Мне шел одиннадцатый год, когда я покинул ранчо и переехал в Окленд. Много времени провел я в оклендской публичной библиотеке, жадно читая все, что попадало под руку, — от долгого сидения за книгами у меня даже появились признаки пляски святого Витта. По мере того как мир раскрывал передо мной свои тайны, я расставался с иллюзиями. Средства на жизнь я зарабатывал продажей газет на улицах; с той поры и до шестнадцати лет я переменил великое множество занятий — работа у меня чередовалась с учением, учение с работой.

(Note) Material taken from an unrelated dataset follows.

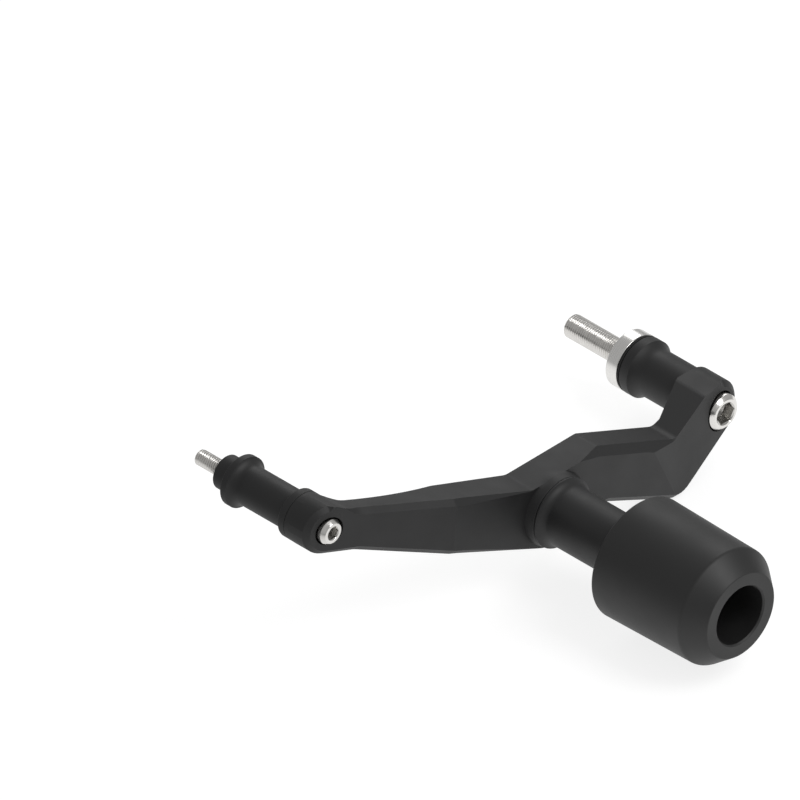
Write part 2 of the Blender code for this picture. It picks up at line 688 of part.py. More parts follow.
def rear_spacer():
    """The spacer on the rear bolt: spigot, flange, tube and end ring in one piece."""
    flange_x = REAR_END_X + REAR_SPIGOT_LENGTH
    ring_x = REAR_BOSS_BACK_X - REAR_END_RING_WIDTH
    top_x = REAR_BOSS_BACK_X - JOINT_GAP
    rim_x = flange_x + REAR_FLANGE_WIDTH
    corners = [
        (REAR_HOLE_RADIUS, top_x, 0.0),
        (REAR_BOSS_RADIUS, top_x, 0.0),
        (REAR_BOSS_RADIUS, ring_x, REAR_END_RING_EDGE),
        (REAR_TUBE_RADIUS, ring_x, 0.0),
    ]
    corners += flare(REAR_TUBE_RADIUS, REAR_FLANGE_RADIUS, REAR_SPACER_FILLET, rim_x, 1)
    corners += [
        (REAR_FLANGE_RADIUS, flange_x, REAR_FLANGE_EDGE),
        (REAR_SPIGOT_RADIUS, flange_x, 0.0),
        (REAR_SPIGOT_RADIUS, REAR_END_X, 0.0),
        (REAR_HOLE_RADIUS, REAR_END_X, 0.0),
    ]
    turned("rear_spacer", corners, REAR_AXIS, anodised("rear_spacer_anodised"))


def slider_post():
    """The post: a flared tube, with a spigot that runs through the bobbin to its screw."""
    seat_x = BOBBIN_REAR_X + POST_END_DEPTH - JOINT_GAP
    tip_x = BOBBIN_FLOOR_X - JOINT_GAP
    base_x = POST_BASE_X + JOINT_GAP
    corners = [
        (SCREW_HOLE_RADIUS, tip_x, 0.0),
        (POST_SPIGOT_RADIUS, tip_x, 0.0),
        (POST_SPIGOT_RADIUS, seat_x, 0.0),
        (POST_END_RADIUS, seat_x, 0.0),
    ]
    corners += flare(POST_RADIUS, POST_END_RADIUS, POST_END_FILLET, BOBBIN_REAR_X, -1)
    corners += flare(POST_RADIUS, POST_RIM_RADIUS, POST_FILLET, base_x + POST_RIM, 1)
    corners += [(POST_RIM_RADIUS, base_x, 0.0), (SCREW_HOLE_RADIUS, base_x, 0.0)]
    turned("slider_post", corners, POST_AXIS, anodised("post_anodised"))


def slider_bobbin():
    """The plastic bobbin, with its chamfered nose, its tool hole and the recess for the post's end."""
    nose_radius = BOBBIN_RADIUS - BOBBIN_TAPER
    face_radius = nose_radius - BOBBIN_NOSE_DROP
    recess_radius = POST_END_RADIUS + HOLE_CLEARANCE
    recess_x = BOBBIN_REAR_X + POST_END_DEPTH
    corners = [
        (BOBBIN_HOLE_RADIUS + BOBBIN_HOLE_EDGE, BOBBIN_FACE_X, 0.0),
        (face_radius, BOBBIN_FACE_X, 0.0),
        (nose_radius, BOBBIN_FACE_X - BOBBIN_NOSE_LENGTH, BOBBIN_NOSE_EDGE),
        (BOBBIN_RADIUS, BOBBIN_REAR_X, BOBBIN_REAR_EDGE),
        (recess_radius, BOBBIN_REAR_X, 0.0),
        (recess_radius, recess_x, 0.0),
        (SPIGOT_HOLE_RADIUS, recess_x, 0.0),
        (SPIGOT_HOLE_RADIUS, BOBBIN_FLOOR_X, 0.0),
        (BOBBIN_HOLE_RADIUS, BOBBIN_FLOOR_X, 0.0),
        (BOBBIN_HOLE_RADIUS, BOBBIN_FACE_X - BOBBIN_HOLE_EDGE, 0.0),
    ]
    plastic = finish("matt_black_plastic", (0.022, 0.022, 0.022), 0.48, 0.0)
    turned("slider_bobbin", corners, POST_AXIS, plastic, LARGE_STEPS)


def bobbin_washer():
    """The washer under the head of the bobbin's screw."""
    corners = [
        (SCREW_HOLE_RADIUS, BOBBIN_SEAT_X, 0.0),
        (WASHER_RADIUS, BOBBIN_SEAT_X, 0.0),
        (WASHER_RADIUS, WASHER_X, 0.0),
        (SCREW_HOLE_RADIUS, WASHER_X, 0.0),
    ]
    turned("bobbin_washer", corners, POST_AXIS, finish("zinc_plating", (0.50, 0.50, 0.52), 0.35, 1.0))


MAIN_HEAD = (MAIN_HEAD_RADIUS, MAIN_HEAD_HEIGHT, MAIN_HEAD_EDGE)
REAR_HEAD = (REAR_HEAD_RADIUS, REAR_HEAD_HEIGHT, REAR_HEAD_EDGE)
MAIN_DRIVE = (MAIN_HEXAGON, MAIN_SOCKET_DEPTH)
REAR_DRIVE = (REAR_HEXAGON, REAR_SOCKET_DEPTH)

mounting_arm()
slider_post()
slider_bobbin()
bobbin_washer()
main_collar()
seal_ring()
main_spacer()
rear_spacer()
cap_screw("main_bolt", MAIN_AXIS, MAIN_SEAT_X, MAIN_SCREW_LENGTH, MAIN_THREAD_RADIUS, MAIN_HEAD, *MAIN_DRIVE)
cap_screw("rear_bolt", REAR_AXIS, REAR_SEAT_X, REAR_SCREW_LENGTH, REAR_THREAD_RADIUS, REAR_HEAD, *REAR_DRIVE)
cap_screw(
    "bobbin_bolt", POST_AXIS, BOBBIN_SEAT_X, BOBBIN_SCREW_LENGTH, MAIN_THREAD_RADIUS, MAIN_HEAD, *MAIN_DRIVE
)
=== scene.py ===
import math

import bmesh
import bpy
from mathutils import Matrix, Vector

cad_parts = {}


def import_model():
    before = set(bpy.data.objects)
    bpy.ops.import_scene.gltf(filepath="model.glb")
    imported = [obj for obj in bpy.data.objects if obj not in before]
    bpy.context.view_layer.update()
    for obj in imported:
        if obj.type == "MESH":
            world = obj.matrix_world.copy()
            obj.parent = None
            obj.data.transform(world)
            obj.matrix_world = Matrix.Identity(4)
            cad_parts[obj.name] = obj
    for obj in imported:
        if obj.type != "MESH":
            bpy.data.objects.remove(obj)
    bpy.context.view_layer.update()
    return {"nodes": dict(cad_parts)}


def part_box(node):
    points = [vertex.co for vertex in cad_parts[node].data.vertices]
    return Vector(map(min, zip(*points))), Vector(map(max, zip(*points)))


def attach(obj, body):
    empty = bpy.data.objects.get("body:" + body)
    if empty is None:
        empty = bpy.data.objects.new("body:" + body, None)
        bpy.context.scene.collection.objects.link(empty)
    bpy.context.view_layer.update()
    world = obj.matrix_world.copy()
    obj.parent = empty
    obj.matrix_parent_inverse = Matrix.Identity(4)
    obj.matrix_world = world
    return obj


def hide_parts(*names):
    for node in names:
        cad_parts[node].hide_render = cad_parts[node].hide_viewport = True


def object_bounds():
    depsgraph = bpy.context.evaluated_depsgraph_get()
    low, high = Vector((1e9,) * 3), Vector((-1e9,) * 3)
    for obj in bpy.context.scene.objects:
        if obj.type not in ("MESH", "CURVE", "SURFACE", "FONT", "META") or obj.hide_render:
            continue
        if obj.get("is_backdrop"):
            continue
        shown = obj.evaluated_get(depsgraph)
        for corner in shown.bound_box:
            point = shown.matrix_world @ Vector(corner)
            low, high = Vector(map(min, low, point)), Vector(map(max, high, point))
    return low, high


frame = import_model()

# The isometric camera: metres across the picture, and the point at its centre
VIEW_WIDTH = 0.3687
VIEW_CENTRE = Vector((-0.0298, -0.1183, 0.0200))
TO_CAMERA = Vector((1.0, -1.0, 1.0)).normalized()
CAMERA_DISTANCE = 1.5
CAMERA_REACH = 20.0

# Smoothness of turned pieces: steps round the axis, and steps in the arcs of their sections
ROUND_STEPS = 160
LARGE_STEPS = 240
HEAD_STEPS = 288
THREAD_STEPS = 48
FLARE_STEPS = 12
ARC_STEP = math.radians(9.0)
LEAST_ARC_STEPS = 3
SHARP_ANGLE = math.radians(34.0)

# The most that a rounding takes of each side of its corner
SIDE_SHARE = 0.48

# Points of a turned piece that lie closer together than this are merged
WELD = 0.000001

# How far a piece's seat reaches over the joint to its neighbour, so that no light shows through
SEAT = 0.00028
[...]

В те годы во мне пылала жажда приключений, и я ушел из дому. Я не бежал, я просто ушел, — выплыл в залив и присоединился к устричным пиратам. Дни устричных пиратов миновали, и если бы меня вздумали судить за пиратство, я сел бы за решетку на пятьсот лет. Позднее я плавал матросом на шхуне и ловил лососей. Почти невероятно, но очередным моим занятием была служба в рыбачьем патруле: я должен был задерживать всякого нарушителя законов рыбной ловли. Немало таких нарушителей — китайцев, греков и итальянцев — занималось тогда противозаконной ловлей, и не один дозорный из охраны поплатился жизнью за попытку призвать их к порядку. При исполнении служебных обязанностей у меня было одно-единственное оружие — стальная вилка, но я бесстрашно, как настоящий мужчина, влезал на борт лодки браконьеров и арестовывал ее хозяина.
Затем я нанялся матросом на корабль и уплыл к берегам Японии — это была экспедиция за котиками. Позже мы побывали и в Беринговом море. После семимесячной охоты на котиков я, возвратись в Калифорнию, брался за разную работу: сгребал уголь, был портовым грузчиком, работал на джутовой фабрике; работать там приходилось с шести часов утра до семи вечера. Я рассчитывал на следующий год снова уплыть на охоту за котиками, но прозевал присоединиться к своим старым товарищам по кораблю. Они уплыли на «Мери Томас», — судно это погибло со всей командой.